L’eguale rango, dunque, dei beni in conflitto non può prescindere, pertanto, da un’operazione di bilanciamento, giacchè la pubblicazione di un’intervista diffamatoria reca in sè il rischio che “l’utilizzazione della “cassa di risonanza” rappresentata dalla stampa” possa “dare adito ad abusi e a palesi violazioni del diritto all’integrità morale dei cittadini”; di qui, dunque, la necessità che alla scriminante del diritto di cronaca non si attribuisca “un natura statica e immutabile, dovendosi riconoscere ad essa una struttura dinamica e flessibile, adattabile di volta in volta a realtà diverse”, sicchè “la soluzione, caso per caso, della sussistenza, o meno, della responsabilità del giornalista intervistatore per avere pubblicato dichiarazioni diffamatorie dell’intervistato deve essere necessariamente demandata al giudice del merito, il quale dovrà tener conto, in primo luogo, dell’effettivo grado di rilevanza pubblica dell’evento dichiarazione, considerando poi – al fine di verificare se davvero il giornalista si sia limitato a riferire l’evento piuttosto che a divenire strumento della diffamazione – in quale contesto valutativo e descrittivo siano riportate le dichiarazioni altrui, quale sia la plausibilità e l’occasione di tali dichiarazioni”, e ciò al fine di stabilire “se il giornalista abbia assunto la prospettiva del terzo osservatore dei fatti, agendo per conto dei suoi lettori, ovvero sia solo un dissimulato coautore della dichiarazione diffamatoria” (così, in motivazione, nuovamente Cass. Sez. Un. Pen., sent. n. 37140 del 2001, city. Evenienza, quest’ultima, ipotizzabile quando “la consecuzione, la suggestività, l’articolazione di artifici dialettici o retorici nella formulazione delle domande o delle premesse o dei commenti” assumano rilievo “come concausa della lesione dell’altrui onore e reputazione o, addirittura, come causa esclusiva” (Cass. Sez. 3, sent. 17 giugno 2013, n. 15112, Rv. 626951-01).

A questo corretto “modus operandi” si è attenuta la Corte territoriale con la sentenza impugnata, esprimendo valutazioni che per le ragioni già illustrate – risultano immuni dai vizi denunciati.

6.4. Infine, il quarto motivo di ricorso è inammissibile, in relazione ad entrambe le censure in cui si articola.

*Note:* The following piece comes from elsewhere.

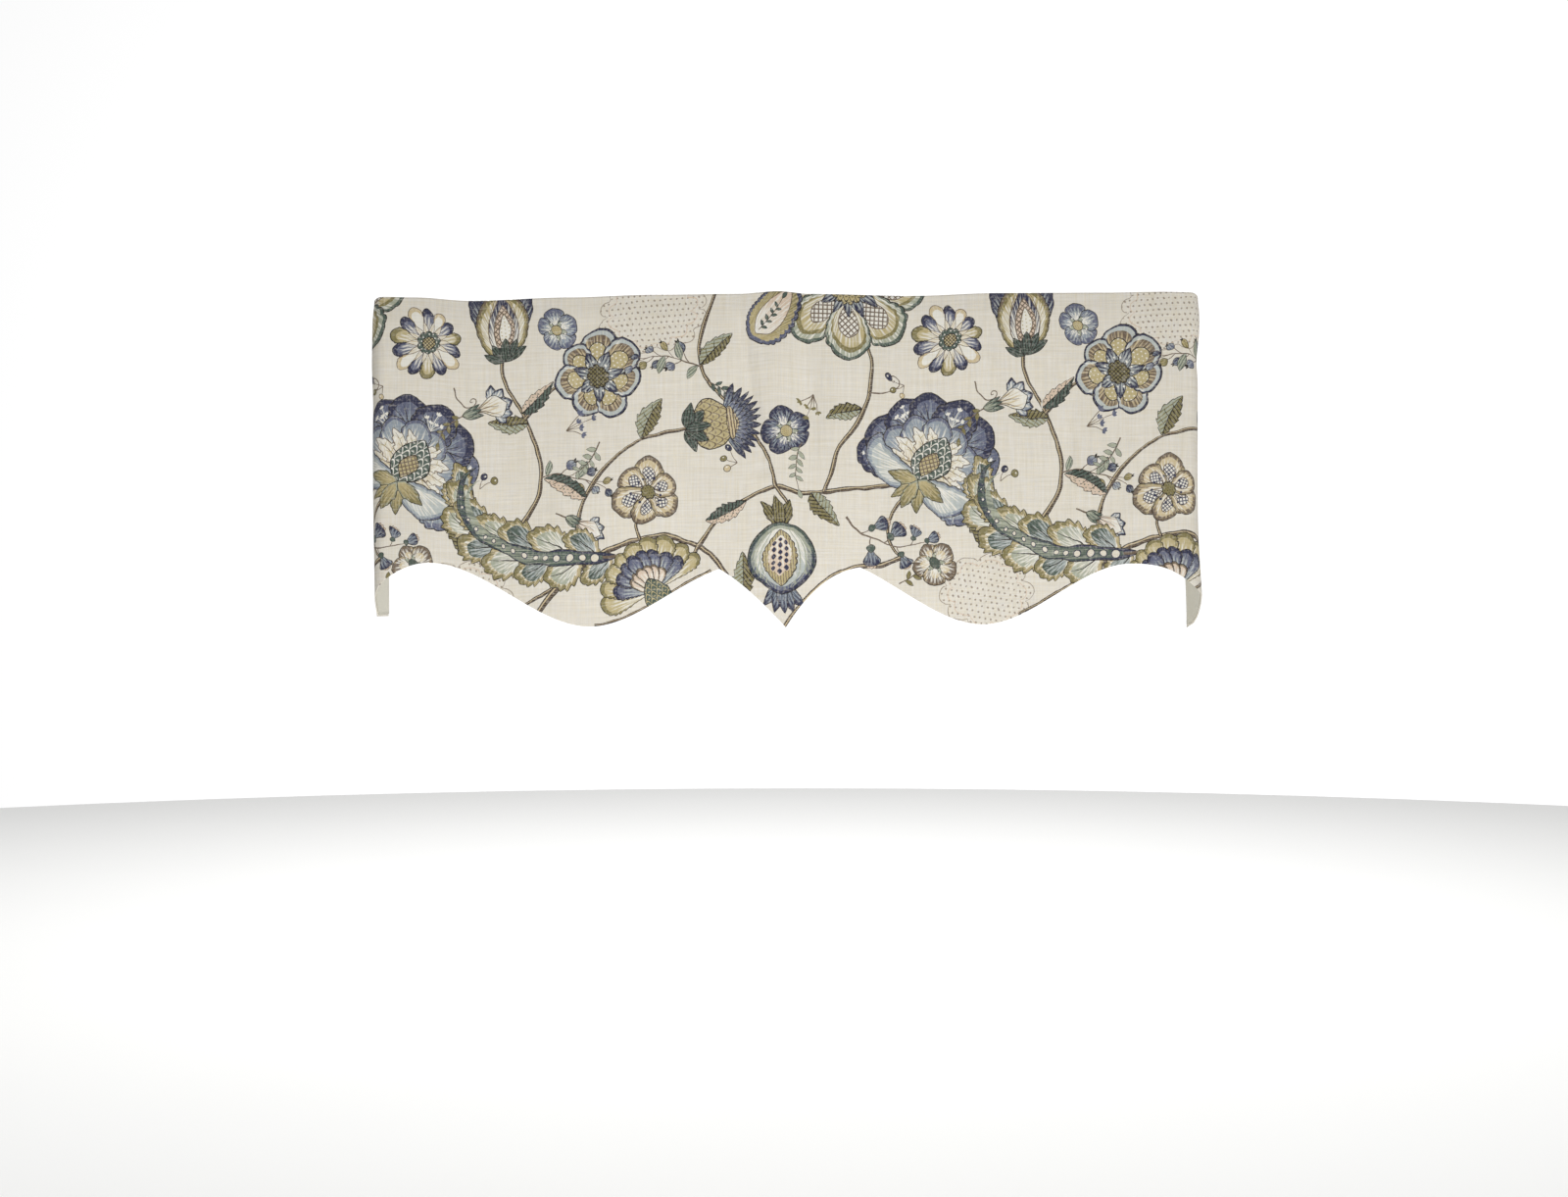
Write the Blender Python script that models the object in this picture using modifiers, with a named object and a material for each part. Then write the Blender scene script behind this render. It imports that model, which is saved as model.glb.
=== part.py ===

6.4.1. Quanto all’ipotizzata violazione dell’art. 116 c.p.c., va qui ribadito che l’eventuale “cattivo esercizio del potere di apprezzamento delle prove non legali da parte del giudice di merito non dà luogo ad alcun vizio denunciabile con il ricorso per cassazione, non essendo inquadrabile nel paradigma dell’art. 360 c.p.c., comma 1, n. 5) (che attribuisce rilievo all’omesso esame di un fatto storico, principale o secondario, la cui esistenza risulti dal testo della sentenza o dagli atti processuali, abbia costituito oggetto di discussione tra le parti e presenti carattere decisivo per il giudizio), nè in quello del precedente n. 4), disposizione che – per il tramite dell’art. 132 c.p.c., n. 4), – dà rilievo unicamente all’anomalia motivazionale che si tramuta in violazione di legge costituzionalmente rilevante” (Cass. Sez. 3, sent. 10 giugno 2016, n. 11892, Rv. 640194-01; in senso conforme, tra le altre, in motivazione, Cass. Sez. 3, sent. 12 ottobre 2017, n. 23940; Cass. Sez. 3, sent. 12 aprile 2017, n. 9356, Rv. 644001-01).

Quanto alla violazione dell’art. 2697 c.c., va, del pari, confermato che essa è prospettabile non – come nel caso in esame per contestare l’apprezzamento delle risultanze probatorie, essendo “configurabile soltanto nell’ipotesi in cui il giudice abbia attribuito l’onere della prova ad una parte diversa da quella che ne era onerata secondo le regole di scomposizione delle fattispecie basate sulla differenza tra fatti costitutivi ed eccezioni” (così, da ultimo, Cass. Sez. 3, ord. 29 maggio 2018, n. 13395, Rv. 649038-01).

7. L’alterno esito dei giudizi di merito costituisce “giusto motivo”, ex art. 92 c.p.c., comma 2, (nel testo di cui alla L. 28 dicembre 2005, n. 263, art. 2, comma 1, lett. a), applicabile “ratione temporis” al presente giudizio, visto che l’atto di citazione risulta notificato il 15 luglio 2008) per l’integrale compensazione, tra le parti, delle spese del presente giudizio.

8. A carico della ricorrente sussiste l’obbligo di versare l’ulteriore importo a titolo di contributo unificato, ai sensi del D.P.R. 30 maggio 2002, n. 115, art. 13, comma 1 quater.

P.Q.M.

La Corte rigetta il ricorso, compensando integralmente tra le parti le spese del presente giudizio.

Ai sensi del D.P.R. 30 maggio 2002, n. 115, art. 13, comma 1 quater, nel testo introdotto dalla L. 24 dicembre 2012, n. 228, art. 1, comma 17, la Corte dà atto della sussistenza dei presupposti per il versamento, da parte della ricorrente, dell’ulteriore importo a titolo di contributo unificato, pari a quello dovuto per il ricorso, a norma dello stesso art. 13, comma 1 bis.

Così deciso in Roma, all’esito di adunanza camerale della Sezione Terza Civile della Corte di Cassazione, il 31 gennaio 2019.